Tell us, what does 2019 hold for Backyard Theatre Collective?
KM: Boys Taste Better with Nutella is supported by Creative Partnerships Australia through MATCH Lab. MATCH Lab is a matched funding program for independent artists and groups. They will support our project by matching the amount we raise during our crowdfunding dollar-for-dollar! Backyard Theatre Collective aim to raise $6,600 through crowdfunding, which MATCH Lab will double up to the target of $13,200. Funding is paying for production and touring costs to Fringe World; however, if we do really, really well in our funding we will tour the work further, perhaps even internationally.
Choice of mid-Fringe snack?
KM: Truffle cheese and champagne. Nothing says Fringe Artist more than truffle cheese and champagne.
PW: Sushe ka-bushe. I am obsessed with salmon sushi.
CH: Midnight pancakes, my favourite post-performance snack. Do you know where I can get midnight pancakes in Perth? Otherwise, Northbridge has some of the friendliest café owners… so anything there really.
Favourite song for a good boogie?
PW: ’Secret’ by WJSN (Cosmic Girls). It is a K-Pop song and I know all the choreography, and all words and the names of all 13 group members. I like to think I am a good amount of obsessed but not too much.

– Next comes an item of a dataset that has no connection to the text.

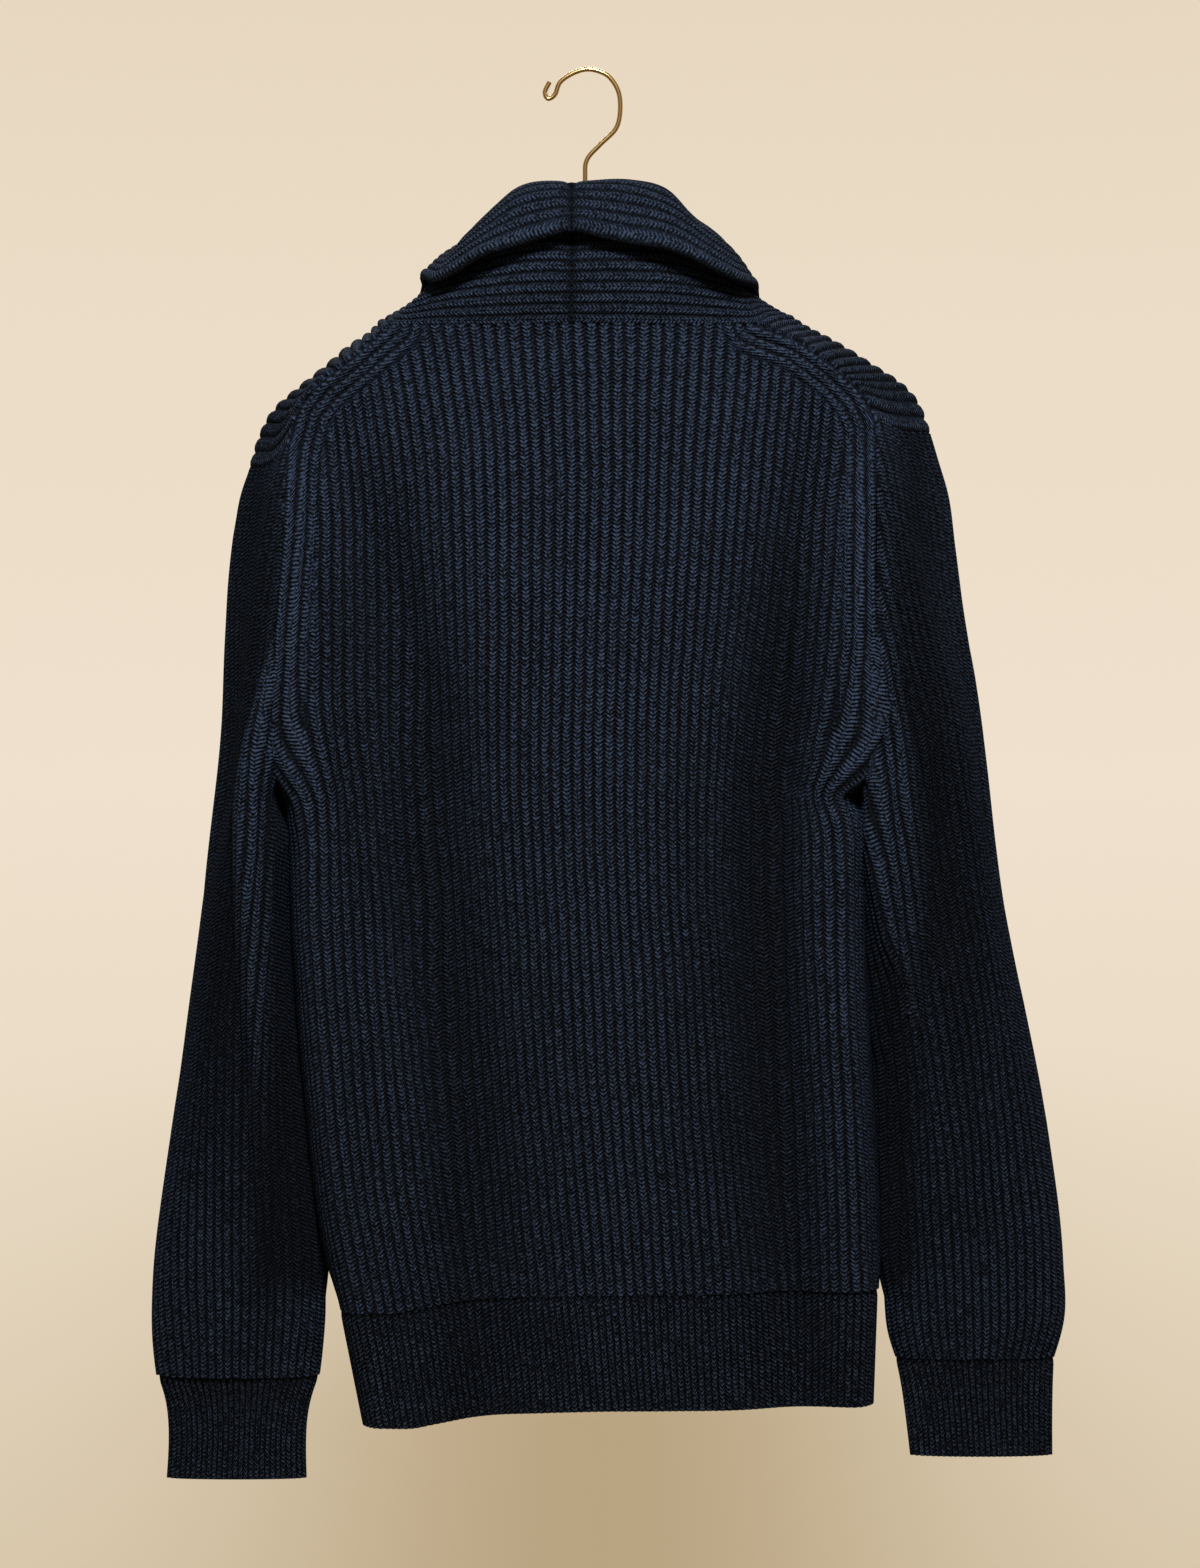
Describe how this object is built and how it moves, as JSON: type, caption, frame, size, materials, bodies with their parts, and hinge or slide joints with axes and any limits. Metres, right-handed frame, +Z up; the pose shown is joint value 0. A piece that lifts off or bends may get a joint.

CH: Last time we were at Fringe, ‘Let’s Dance’ by David Bowie came on at the Artist Bar and so many people got up and danced, and the moon was shining, so that song!
Are there any other shows you’re looking forward to seeing at Fringe this year?
There are so many shows we are excited to see throughout Fringe World Festival 2019! Do we need to sleep? No, sleep is for the weak! We are keen to catch Silence My Ladyhead presented by The Blue Room Theatre Summer Nights and FUGUE; The Big City presented by The Blue Room Theatre Summer Nights and Louis Spencer; and Dancing in the Driveway presented by Evelyn Snook. We can’t wait!